[AIM] Present the data once more in exactly its original form.

[SUPPLIED DATA]
★ ★ ★
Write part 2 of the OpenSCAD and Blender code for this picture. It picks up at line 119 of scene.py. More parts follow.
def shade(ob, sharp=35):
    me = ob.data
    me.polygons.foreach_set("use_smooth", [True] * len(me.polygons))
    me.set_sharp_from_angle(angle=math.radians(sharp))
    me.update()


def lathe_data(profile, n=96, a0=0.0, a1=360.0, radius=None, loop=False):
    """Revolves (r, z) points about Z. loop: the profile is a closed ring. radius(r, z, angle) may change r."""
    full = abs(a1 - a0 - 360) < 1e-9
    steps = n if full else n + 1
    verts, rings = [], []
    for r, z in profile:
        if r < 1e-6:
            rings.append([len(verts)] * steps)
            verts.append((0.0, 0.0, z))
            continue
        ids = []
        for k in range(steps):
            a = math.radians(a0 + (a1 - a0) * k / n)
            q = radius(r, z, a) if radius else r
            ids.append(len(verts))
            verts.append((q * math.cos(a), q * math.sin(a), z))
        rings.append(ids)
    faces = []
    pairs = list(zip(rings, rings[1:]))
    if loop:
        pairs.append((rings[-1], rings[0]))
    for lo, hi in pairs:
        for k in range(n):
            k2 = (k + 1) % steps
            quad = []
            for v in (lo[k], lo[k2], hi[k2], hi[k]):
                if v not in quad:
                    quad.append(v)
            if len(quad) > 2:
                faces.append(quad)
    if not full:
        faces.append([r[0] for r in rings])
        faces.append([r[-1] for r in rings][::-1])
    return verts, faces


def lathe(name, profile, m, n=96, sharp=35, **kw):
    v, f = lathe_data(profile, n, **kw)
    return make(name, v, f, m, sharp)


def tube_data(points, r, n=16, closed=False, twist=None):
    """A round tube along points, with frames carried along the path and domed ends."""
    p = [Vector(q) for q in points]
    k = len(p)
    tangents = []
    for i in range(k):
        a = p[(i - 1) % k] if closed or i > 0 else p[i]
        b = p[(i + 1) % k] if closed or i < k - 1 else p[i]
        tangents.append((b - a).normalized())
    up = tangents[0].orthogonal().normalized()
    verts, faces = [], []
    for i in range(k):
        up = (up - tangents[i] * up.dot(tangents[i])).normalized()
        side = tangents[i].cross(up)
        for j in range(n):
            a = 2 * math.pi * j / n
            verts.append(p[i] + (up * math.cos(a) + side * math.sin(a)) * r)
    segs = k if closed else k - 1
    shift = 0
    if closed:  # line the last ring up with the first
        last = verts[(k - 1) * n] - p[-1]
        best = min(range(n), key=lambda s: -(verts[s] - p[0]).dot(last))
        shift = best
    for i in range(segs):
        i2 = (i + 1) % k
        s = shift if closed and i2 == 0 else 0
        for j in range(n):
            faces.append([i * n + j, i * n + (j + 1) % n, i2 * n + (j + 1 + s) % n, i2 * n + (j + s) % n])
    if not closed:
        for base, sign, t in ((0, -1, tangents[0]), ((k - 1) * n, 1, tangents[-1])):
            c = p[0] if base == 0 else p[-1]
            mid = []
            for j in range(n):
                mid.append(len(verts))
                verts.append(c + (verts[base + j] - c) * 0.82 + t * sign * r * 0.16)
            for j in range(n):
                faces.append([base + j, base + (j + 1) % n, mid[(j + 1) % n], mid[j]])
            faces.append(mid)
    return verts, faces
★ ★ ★
[EXERCISE RESPONSE]
Write part 2 of the OpenSCAD and Blender code for this picture. It picks up at line 119 of scene.py. More parts follow.
def shade(ob, sharp=35):
    me = ob.data
    me.polygons.foreach_set("use_smooth", [True] * len(me.polygons))
    me.set_sharp_from_angle(angle=math.radians(sharp))
    me.update()


def lathe_data(profile, n=96, a0=0.0, a1=360.0, radius=None, loop=False):
    """Revolves (r, z) points about Z. loop: the profile is a closed ring. radius(r, z, angle) may change r."""
    full = abs(a1 - a0 - 360) < 1e-9
    steps = n if full else n + 1
    verts, rings = [], []
    for r, z in profile:
        if r < 1e-6:
            rings.append([len(verts)] * steps)
            verts.append((0.0, 0.0, z))
            continue
        ids = []
        for k in range(steps):
            a = math.radians(a0 + (a1 - a0) * k / n)
            q = radius(r, z, a) if radius else r
            ids.append(len(verts))
            verts.append((q * math.cos(a), q * math.sin(a), z))
        rings.append(ids)
    faces = []
    pairs = list(zip(rings, rings[1:]))
    if loop:
        pairs.append((rings[-1], rings[0]))
    for lo, hi in pairs:
        for k in range(n):
            k2 = (k + 1) % steps
            quad = []
            for v in (lo[k], lo[k2], hi[k2], hi[k]):
                if v not in quad:
                    quad.append(v)
            if len(quad) > 2:
                faces.append(quad)
    if not full:
        faces.append([r[0] for r in rings])
        faces.append([r[-1] for r in rings][::-1])
    return verts, faces


def lathe(name, profile, m, n=96, sharp=35, **kw):
    v, f = lathe_data(profile, n, **kw)
    return make(name, v, f, m, sharp)


def tube_data(points, r, n=16, closed=False, twist=None):
    """A round tube along points, with frames carried along the path and domed ends."""
    p = [Vector(q) for q in points]
    k = len(p)
    tangents = []
    for i in range(k):
        a = p[(i - 1) % k] if closed or i > 0 else p[i]
        b = p[(i + 1) % k] if closed or i < k - 1 else p[i]
        tangents.append((b - a).normalized())
    up = tangents[0].orthogonal().normalized()
    verts, faces = [], []
    for i in range(k):
        up = (up - tangents[i] * up.dot(tangents[i])).normalized()
        side = tangents[i].cross(up)
        for j in range(n):
            a = 2 * math.pi * j / n
            verts.append(p[i] + (up * math.cos(a) + side * math.sin(a)) * r)
    segs = k if closed else k - 1
    shift = 0
    if closed:  # line the last ring up with the first
        last = verts[(k - 1) * n] - p[-1]
        best = min(range(n), key=lambda s: -(verts[s] - p[0]).dot(last))
        shift = best
    for i in range(segs):
        i2 = (i + 1) % k
        s = shift if closed and i2 == 0 else 0
        for j in range(n):
            faces.append([i * n + j, i * n + (j + 1) % n, i2 * n + (j + 1 + s) % n, i2 * n + (j + s) % n])
    if not closed:
        for base, sign, t in ((0, -1, tangents[0]), ((k - 1) * n, 1, tangents[-1])):
            c = p[0] if base == 0 else p[-1]
            mid = []
            for j in range(n):
                mid.append(len(verts))
                verts.append(c + (verts[base + j] - c) * 0.82 + t * sign * r * 0.16)
            for j in range(n):
                faces.append([base + j, base + (j + 1) % n, mid[(j + 1) % n], mid[j]])
            faces.append(mid)
    return verts, faces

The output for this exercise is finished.